Set task: Return exactly and only these lines: the first of the listing through the one containing "galvanised, edge_width=0.0003, whole_faces=True)".

Items:
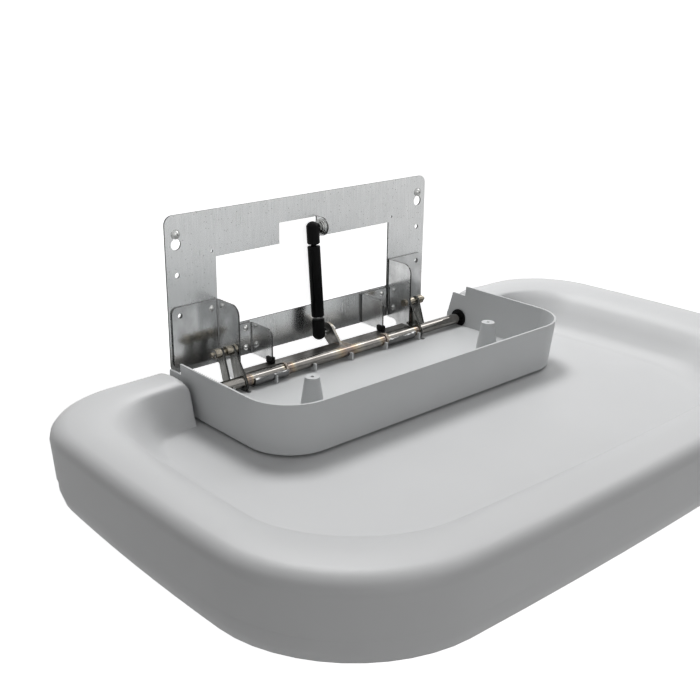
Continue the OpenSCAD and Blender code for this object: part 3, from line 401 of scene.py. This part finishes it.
galvanised = metal("galvanised sheet", light=(0.9, 0.91, 0.91), dark=(0.6, 0.61, 0.61),
                   stretch=(1.0, 1.0, 0.05), streaks=520.0, blotches=18.0, contrast=1.1,
                   specks=0.6, smooth=0.2, rough=0.32)
darken_cut_edges_and_shade_folds(galvanised, front_from=-0.02, sides=1.0)
dress(["wall_plate"], galvanised, edge_width=0.0003, whole_faces=True)

# The four angle brackets: zinc-plated sheet, folded, smoother than the plate, so
# that they mirror what is near them, and clinched to it with domed studs.
mottled = metal("mottled zinc", light=(0.9, 0.91, 0.91), dark=(0.42, 0.42, 0.42),
                stretch=(1.0, 1.0, 0.7), streaks=50.0, blotches=16.0, contrast=2.4,
                specks=0.3, smooth=0.12, rough=0.24, bump=0.02)
# Their cut edges are dark, and their folds get painted shade.
darken_cut_edges_and_shade_folds(mottled, front_from=-0.0405, sides=1.0, sides_from=-0.0054, fold_shade=0.7)
dress(["hinge_bracket_left", "hinge_bracket_right", "stop_bracket_left",
       "stop_bracket_right"], mottled, edge_width=0.0003)

# Fasteners: bright zinc-plated steel, turned and pressed, with rubbed edges. They
# are the brackets' studs, the screws, and the strut's ball studs with their nuts.
bright = metal("bright zinc", light=(0.7, 0.71, 0.7), dark=(0.3, 0.3, 0.29),
               stretch=(1.0, 1.0, 1.0), streaks=240.0, blotches=300.0, contrast=1.8,
               specks=0.1, smooth=0.14, rough=0.28)
dress(["bracket_rivets", "wall_screws", "upper_ball_stud", "upper_stud_washers",
       "upper_stud_nut", "lower_stud_nut", "lower_ball_stud", "tray_screws",
       "shell_screws"], bright, edge_width=0.0002)

# The hinge pins with their collars and washers: turned steel, whose zinc has yellowed
# and holds a film of grease. The clips that hold the pins have the brackets' finish.
yellowed = metal("yellowed zinc", light=(0.42, 0.39, 0.33), dark=(0.15, 0.13, 0.1),
                 stretch=(1.0, 1.0, 1.0), streaks=180.0, blotches=220.0, contrast=2.2,
                 specks=0.1, smooth=0.16, rough=0.32)
dress(["pin_left", "pin_right", "pin_collars", "pin_washers"], yellowed, edge_width=0.0002)
dress(["pin_clips"], mottled, edge_width=0.0003)

# The four hinge arms: bare steel plate, cut to a tear-drop shape, with dark edges.
# The pins hold them at the top, and their lower ends carry the hinge tube.
arm_steel = metal("arm steel", light=(0.33, 0.33, 0.32), dark=(0.12, 0.12, 0.11),
                  stretch=(1.0, 1.0, 0.3), streaks=160.0, blotches=60.0, contrast=2.2,
                  specks=0.3, smooth=0.2, rough=0.36)
darken_cut_edges_and_shade_folds(arm_steel, front_from=-1.0, sides=0.0, upright_sheet=1.0)
dress(["arm_left_outer", "arm_left_inner", "arm_right_inner", "arm_right_outer"], arm_steel,
      edge_width=0.0003)

# The hinge tube with its crank lever and stop bar: bare steel, polished on the tube. Welding
# left rings of straw, brown and blue heat tint on the tube beside the sleeves and the lever,
# and the tube has such a ring beside each inner arm too.
tint_scale, tint_wander = 120.0, 0.010
tint_middle = (0.17, 0.13, 0.12, 1.0)
tint_rim = (0.62, 0.60, 0.56, 1.0)
tint_between = ((0.2, (0.24, 0.16, 0.11, 1.0)), (0.42, (0.40, 0.28, 0.15, 1.0)),
                (0.68, (0.58, 0.50, 0.34, 1.0)))
tint_full_to, tint_weight = 0.3, 0.55
tube_welds = ((-0.088, 0.014), (0.088, 0.014), (0.0173, 0.032), (-0.155, 0.010),
              (0.155, 0.010))
lever_welds = ((0.0235, 0.007),)


def heat_tint_group():
    group, given, result = start_group(
        "heat tint", "ShaderNodeTree",
        (("Color", colour_socket), ("Weld X", value_socket), ("Reach", value_socket)),
        (("Color", colour_socket),))
    place = group.nodes.new("ShaderNodeTexCoord").outputs["Object"]
    split = group.nodes.new("ShaderNodeSeparateXYZ")
    feed(group, split.inputs[0], place)
    ragged = noise(group, place, tint_scale)
    wander = reckon(group, "MULTIPLY_ADD", ragged, tint_wander, -tint_wander / 2)
    moved = reckon(group, "ADD", split.outputs["X"], wander)
    apart = reckon(group, "SUBTRACT", moved, given.outputs["Weld X"])
    far = reckon(group, "ABSOLUTE", apart)
    share = reckon(group, "DIVIDE", far, given.outputs["Reach"], clamp=True)
    tints = group.nodes.new("ShaderNodeValToRGB")
    tints.color_ramp.elements[0].color = tint_middle
    tints.color_ramp.elements[1].color = tint_rim
    for spot, colour in tint_between:
        tints.color_ramp.elements.new(spot).color = colour
    feed(group, tints.inputs[0], share)
    weight = map_range(group, share, tint_full_to, 1.0, tint_weight, 0.0)
    tinted = mix(group, "RGBA", weight, given.outputs["Color"], tints.outputs[0])
    feed(group, result.inputs["Color"], tinted)
    return group


heat_tint = heat_tint_group()


def tint(material, welds):
    for weld_x, reach in welds:
        add_over_colour(material, heat_tint, {"Weld X": weld_x, "Reach": reach})


tube_steel = metal("tube steel", light=(0.4, 0.385, 0.365), dark=(0.13, 0.12, 0.11),
                   stretch=(0.06, 1.0, 1.0), streaks=120.0, blotches=50.0, contrast=1.8,
                   specks=0.2, smooth=0.06, rough=0.13, bump=0.005)
tint(tube_steel, tube_welds)
dress(["hinge_tube"], tube_steel, edge_width=0.0004)
lever_steel = metal("lever steel", light=(0.27, 0.262, 0.25), dark=(0.09, 0.086, 0.08),
                    stretch=(0.1, 1.0, 1.0), streaks=160.0, blotches=60.0, contrast=2.2,
                    specks=0.4, smooth=0.24, rough=0.4)
tint(lever_steel, lever_welds)
dress(["crank_lever", "stop_bar"], lever_steel, edge_width=0.0004)

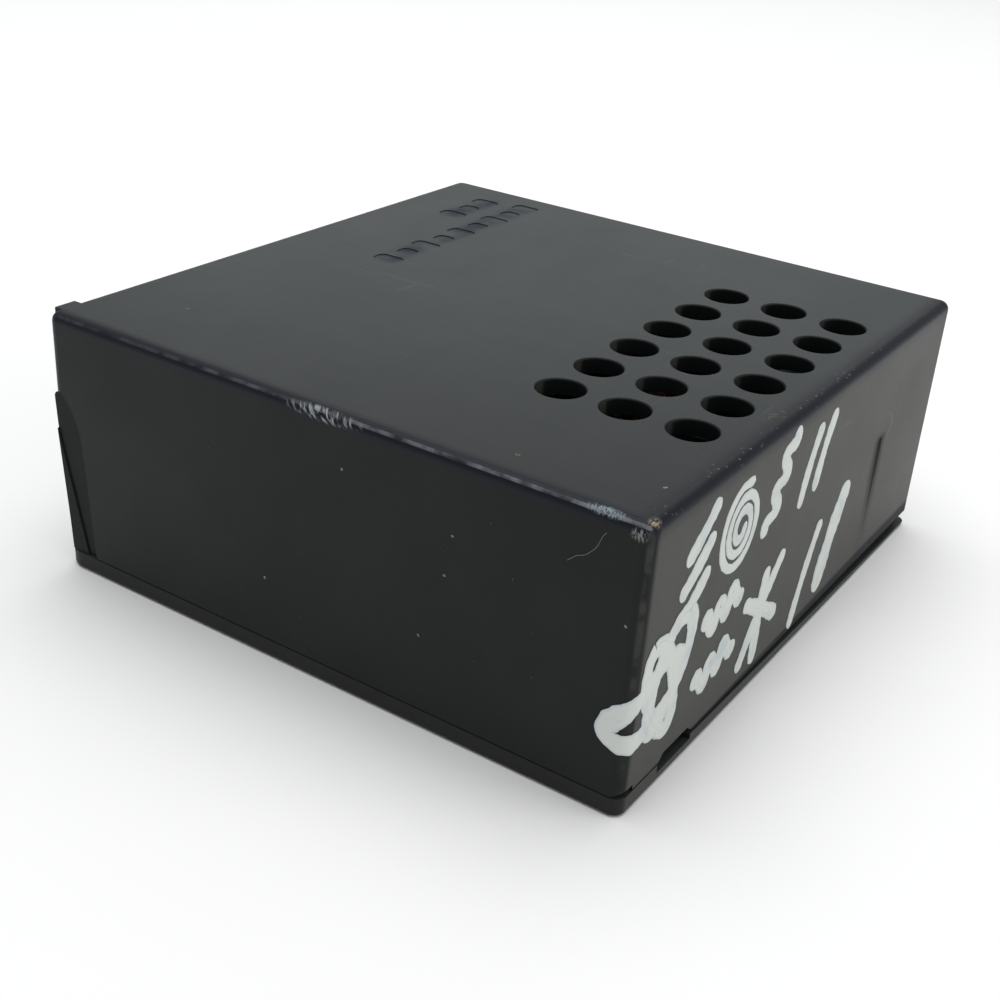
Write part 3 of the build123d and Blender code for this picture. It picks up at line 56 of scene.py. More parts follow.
# ---------------------------------------------------------------- node graphs
class Graph:
    """A material with one Principled shader, and short calls that add nodes to it."""

    def __init__(self, name, **settings):
        self.material = bpy.data.materials.new(name)
        self.material.use_nodes = True
        self.tree = self.material.node_tree
        self.shader = self.tree.nodes["Principled BSDF"]
        for socket, value in settings.items():
            self.shader.inputs[socket.replace("_", " ")].default_value = value
        coordinates = self.tree.nodes.new("ShaderNodeTexCoord")
        self.place = self.vector("SCALE", coordinates.outputs["Object"], scale=1 / MM)
        split = self.add("ShaderNodeSeparateXYZ", Vector=self.place)
        self.x, self.y, self.z = split.outputs

    def add(self, kind, **inputs):
        """Add a node; each keyword names an input and gives its value or the socket feeding it."""
        node = self.tree.nodes.new(kind)
        for name, value in inputs.items():
            self.feed(value, node.inputs[name.replace("_", " ")])
        return node

    def feed(self, value, socket):
        if isinstance(value, bpy.types.NodeSocket):
            self.tree.links.new(value, socket)
        else:
            socket.default_value = value

    def vector(self, operation, a, b=None, scale=None):
        node = self.tree.nodes.new("ShaderNodeVectorMath")
        node.operation = operation
        self.feed(a, node.inputs[0])
        if b is not None:
            self.feed(b, node.inputs[1])
        if scale is not None:
            node.inputs["Scale"].default_value = scale
        return node.outputs["Value" if operation == "LENGTH" else "Vector"]

    def math(self, operation, a, b=0.0, c=0.0, clamp=False):
        node = self.tree.nodes.new("ShaderNodeMath")
        node.operation = operation
        node.use_clamp = clamp
        for value, socket in zip((a, b, c), node.inputs):
            self.feed(value, socket)
        return node.outputs[0]

    def point(self, x=0.0, y=0.0, z=0.0):
        return self.add("ShaderNodeCombineXYZ", X=x, Y=y, Z=z).outputs[0]

    def attribute(self, name):
        node = self.tree.nodes.new("ShaderNodeAttribute")
        node.attribute_name = name
        return node.outputs

    def mapped(self, size, stretch, offset):
        mapping = self.add("ShaderNodeMapping", Vector=self.place)
        mapping.inputs["Location"].default_value = offset
        mapping.inputs["Scale"].default_value = [1 / (size * s) for s in stretch]
        return mapping.outputs[0]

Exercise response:
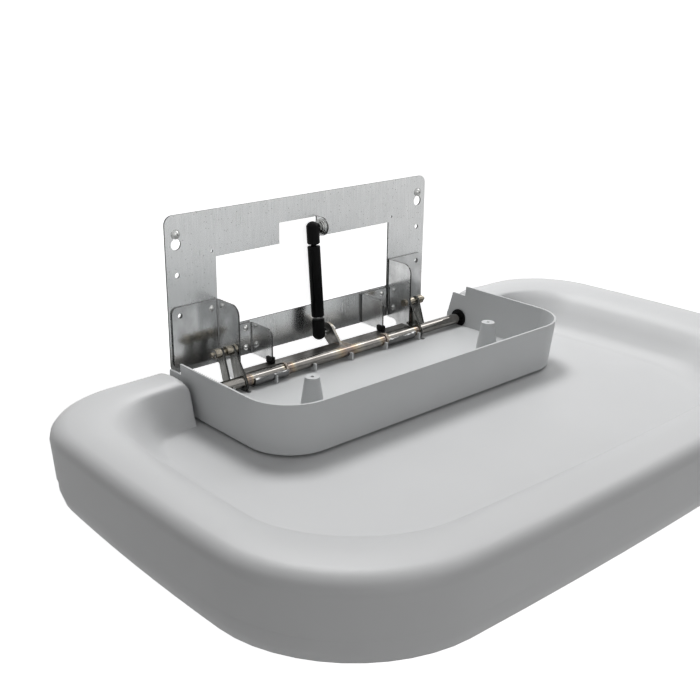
Continue the OpenSCAD and Blender code for this object: part 3, from line 401 of scene.py. This part finishes it.
galvanised = metal("galvanised sheet", light=(0.9, 0.91, 0.91), dark=(0.6, 0.61, 0.61),
                   stretch=(1.0, 1.0, 0.05), streaks=520.0, blotches=18.0, contrast=1.1,
                   specks=0.6, smooth=0.2, rough=0.32)
darken_cut_edges_and_shade_folds(galvanised, front_from=-0.02, sides=1.0)
dress(["wall_plate"], galvanised, edge_width=0.0003, whole_faces=True)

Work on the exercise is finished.